Start of Extracted records

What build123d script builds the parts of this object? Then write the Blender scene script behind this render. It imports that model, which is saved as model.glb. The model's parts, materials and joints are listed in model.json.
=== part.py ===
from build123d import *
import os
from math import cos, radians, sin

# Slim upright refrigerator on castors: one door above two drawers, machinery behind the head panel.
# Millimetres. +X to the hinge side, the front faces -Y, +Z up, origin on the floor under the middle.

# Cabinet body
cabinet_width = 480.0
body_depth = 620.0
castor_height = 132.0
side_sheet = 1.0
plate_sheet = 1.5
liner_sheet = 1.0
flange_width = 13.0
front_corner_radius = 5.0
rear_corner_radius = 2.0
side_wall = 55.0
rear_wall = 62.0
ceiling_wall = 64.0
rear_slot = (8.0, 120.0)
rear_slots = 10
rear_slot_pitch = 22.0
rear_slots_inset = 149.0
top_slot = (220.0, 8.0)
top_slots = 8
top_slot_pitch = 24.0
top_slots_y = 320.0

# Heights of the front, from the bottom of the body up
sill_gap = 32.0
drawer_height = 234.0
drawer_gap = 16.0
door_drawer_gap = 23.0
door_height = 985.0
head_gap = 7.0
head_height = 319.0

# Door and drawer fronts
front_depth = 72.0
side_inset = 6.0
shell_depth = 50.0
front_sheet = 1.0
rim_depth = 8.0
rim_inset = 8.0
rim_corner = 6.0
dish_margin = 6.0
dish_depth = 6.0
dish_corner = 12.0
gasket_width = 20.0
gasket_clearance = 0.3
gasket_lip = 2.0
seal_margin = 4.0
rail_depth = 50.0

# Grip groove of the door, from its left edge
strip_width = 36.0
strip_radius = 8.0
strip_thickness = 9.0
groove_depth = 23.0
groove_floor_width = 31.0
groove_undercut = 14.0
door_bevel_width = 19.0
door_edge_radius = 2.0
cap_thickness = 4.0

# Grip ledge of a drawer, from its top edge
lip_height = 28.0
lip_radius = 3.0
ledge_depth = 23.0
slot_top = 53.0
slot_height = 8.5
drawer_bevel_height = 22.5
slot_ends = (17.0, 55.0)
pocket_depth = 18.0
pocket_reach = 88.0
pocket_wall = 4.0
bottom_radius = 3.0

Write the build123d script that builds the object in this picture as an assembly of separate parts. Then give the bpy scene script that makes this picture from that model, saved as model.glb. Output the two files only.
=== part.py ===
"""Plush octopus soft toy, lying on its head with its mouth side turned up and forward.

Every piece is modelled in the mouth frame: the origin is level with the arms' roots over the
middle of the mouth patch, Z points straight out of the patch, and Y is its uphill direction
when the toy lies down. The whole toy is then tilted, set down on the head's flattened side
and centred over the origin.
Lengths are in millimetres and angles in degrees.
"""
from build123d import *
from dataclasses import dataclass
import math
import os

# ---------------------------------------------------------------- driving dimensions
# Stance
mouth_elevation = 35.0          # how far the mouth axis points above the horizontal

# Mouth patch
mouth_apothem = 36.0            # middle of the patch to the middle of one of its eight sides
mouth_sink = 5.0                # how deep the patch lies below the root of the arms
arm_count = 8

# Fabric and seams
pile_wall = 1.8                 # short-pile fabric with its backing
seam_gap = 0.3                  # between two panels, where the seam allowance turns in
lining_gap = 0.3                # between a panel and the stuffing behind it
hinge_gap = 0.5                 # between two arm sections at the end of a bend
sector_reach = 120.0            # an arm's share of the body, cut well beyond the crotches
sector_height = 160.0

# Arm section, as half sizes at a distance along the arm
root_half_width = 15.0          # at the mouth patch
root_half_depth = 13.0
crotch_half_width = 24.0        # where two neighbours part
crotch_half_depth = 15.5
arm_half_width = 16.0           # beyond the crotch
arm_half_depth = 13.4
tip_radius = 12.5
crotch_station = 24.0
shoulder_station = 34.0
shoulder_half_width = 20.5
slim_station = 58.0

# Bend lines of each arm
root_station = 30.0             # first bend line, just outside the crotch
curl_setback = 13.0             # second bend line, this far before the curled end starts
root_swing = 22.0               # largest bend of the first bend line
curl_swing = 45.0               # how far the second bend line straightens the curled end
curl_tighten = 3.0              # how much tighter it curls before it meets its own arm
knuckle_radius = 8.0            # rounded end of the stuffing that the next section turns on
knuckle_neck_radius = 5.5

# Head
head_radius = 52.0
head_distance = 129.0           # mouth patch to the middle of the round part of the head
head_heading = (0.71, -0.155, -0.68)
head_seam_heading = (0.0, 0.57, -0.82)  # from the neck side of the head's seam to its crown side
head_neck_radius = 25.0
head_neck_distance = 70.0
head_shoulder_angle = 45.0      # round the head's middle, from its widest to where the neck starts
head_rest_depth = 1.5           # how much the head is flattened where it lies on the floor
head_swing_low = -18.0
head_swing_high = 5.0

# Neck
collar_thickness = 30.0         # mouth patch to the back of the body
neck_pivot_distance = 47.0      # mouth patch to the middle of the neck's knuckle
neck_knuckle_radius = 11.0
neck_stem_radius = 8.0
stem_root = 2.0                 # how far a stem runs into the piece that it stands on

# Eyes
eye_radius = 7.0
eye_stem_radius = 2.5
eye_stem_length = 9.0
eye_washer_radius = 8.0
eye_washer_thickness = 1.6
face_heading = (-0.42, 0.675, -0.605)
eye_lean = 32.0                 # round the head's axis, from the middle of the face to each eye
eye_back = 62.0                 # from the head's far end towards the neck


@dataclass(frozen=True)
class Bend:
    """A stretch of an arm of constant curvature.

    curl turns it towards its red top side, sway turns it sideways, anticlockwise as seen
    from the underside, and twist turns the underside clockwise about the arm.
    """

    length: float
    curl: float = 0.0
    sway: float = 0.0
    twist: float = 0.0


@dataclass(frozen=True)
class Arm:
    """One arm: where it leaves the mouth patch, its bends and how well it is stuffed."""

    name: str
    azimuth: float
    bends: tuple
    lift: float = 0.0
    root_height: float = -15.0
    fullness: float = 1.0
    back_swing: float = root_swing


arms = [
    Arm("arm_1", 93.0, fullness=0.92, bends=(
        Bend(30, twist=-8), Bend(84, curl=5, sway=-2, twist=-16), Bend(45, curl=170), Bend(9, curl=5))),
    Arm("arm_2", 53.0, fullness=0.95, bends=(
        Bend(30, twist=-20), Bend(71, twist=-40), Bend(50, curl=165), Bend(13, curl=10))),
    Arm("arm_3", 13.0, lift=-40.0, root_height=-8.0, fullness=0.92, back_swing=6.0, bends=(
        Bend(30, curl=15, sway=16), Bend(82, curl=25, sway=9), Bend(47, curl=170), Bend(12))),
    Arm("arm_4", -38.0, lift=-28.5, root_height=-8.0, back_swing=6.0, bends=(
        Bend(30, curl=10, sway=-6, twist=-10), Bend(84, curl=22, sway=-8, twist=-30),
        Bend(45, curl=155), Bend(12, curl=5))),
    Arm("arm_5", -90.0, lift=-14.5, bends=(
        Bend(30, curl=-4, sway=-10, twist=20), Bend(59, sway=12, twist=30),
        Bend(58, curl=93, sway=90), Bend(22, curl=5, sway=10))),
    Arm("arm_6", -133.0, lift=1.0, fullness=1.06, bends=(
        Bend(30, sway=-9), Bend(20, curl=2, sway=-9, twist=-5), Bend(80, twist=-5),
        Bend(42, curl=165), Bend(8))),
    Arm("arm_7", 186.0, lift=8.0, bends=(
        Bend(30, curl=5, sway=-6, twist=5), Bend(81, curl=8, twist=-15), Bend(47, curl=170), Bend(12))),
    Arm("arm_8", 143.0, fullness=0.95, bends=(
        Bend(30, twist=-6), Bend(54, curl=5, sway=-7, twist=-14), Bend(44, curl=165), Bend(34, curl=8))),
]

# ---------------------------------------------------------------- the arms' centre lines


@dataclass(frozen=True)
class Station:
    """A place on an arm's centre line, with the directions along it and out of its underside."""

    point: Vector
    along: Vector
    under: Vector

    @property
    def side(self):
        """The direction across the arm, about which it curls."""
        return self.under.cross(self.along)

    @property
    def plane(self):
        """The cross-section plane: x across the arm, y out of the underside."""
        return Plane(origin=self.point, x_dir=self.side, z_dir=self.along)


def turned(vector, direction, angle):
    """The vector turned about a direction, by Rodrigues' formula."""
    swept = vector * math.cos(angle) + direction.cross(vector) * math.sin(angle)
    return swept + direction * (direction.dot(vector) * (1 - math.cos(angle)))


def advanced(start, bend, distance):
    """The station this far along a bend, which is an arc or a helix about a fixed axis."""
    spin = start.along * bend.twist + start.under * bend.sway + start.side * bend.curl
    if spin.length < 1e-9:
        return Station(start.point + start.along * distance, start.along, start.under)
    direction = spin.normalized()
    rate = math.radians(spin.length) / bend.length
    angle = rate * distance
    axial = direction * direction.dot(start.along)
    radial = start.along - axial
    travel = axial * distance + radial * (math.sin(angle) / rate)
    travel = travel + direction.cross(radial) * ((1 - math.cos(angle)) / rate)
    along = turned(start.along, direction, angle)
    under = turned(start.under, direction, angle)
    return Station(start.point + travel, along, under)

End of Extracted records

### [What is asked]
Reproduce, exactly as written, the stretch of lines whose first line is the one with "Write the build123d" and whose last line is the one with "arm_count = 8".

### [Task response]
Write the build123d script that builds the object in this picture as an assembly of separate parts. Then give the bpy scene script that makes this picture from that model, saved as model.glb. Output the two files only.
=== part.py ===
"""Plush octopus soft toy, lying on its head with its mouth side turned up and forward.

Every piece is modelled in the mouth frame: the origin is level with the arms' roots over the
middle of the mouth patch, Z points straight out of the patch, and Y is its uphill direction
when the toy lies down. The whole toy is then tilted, set down on the head's flattened side
and centred over the origin.
Lengths are in millimetres and angles in degrees.
"""
from build123d import *
from dataclasses import dataclass
import math
import os

# ---------------------------------------------------------------- driving dimensions
# Stance
mouth_elevation = 35.0          # how far the mouth axis points above the horizontal

# Mouth patch
mouth_apothem = 36.0            # middle of the patch to the middle of one of its eight sides
mouth_sink = 5.0                # how deep the patch lies below the root of the arms
arm_count = 8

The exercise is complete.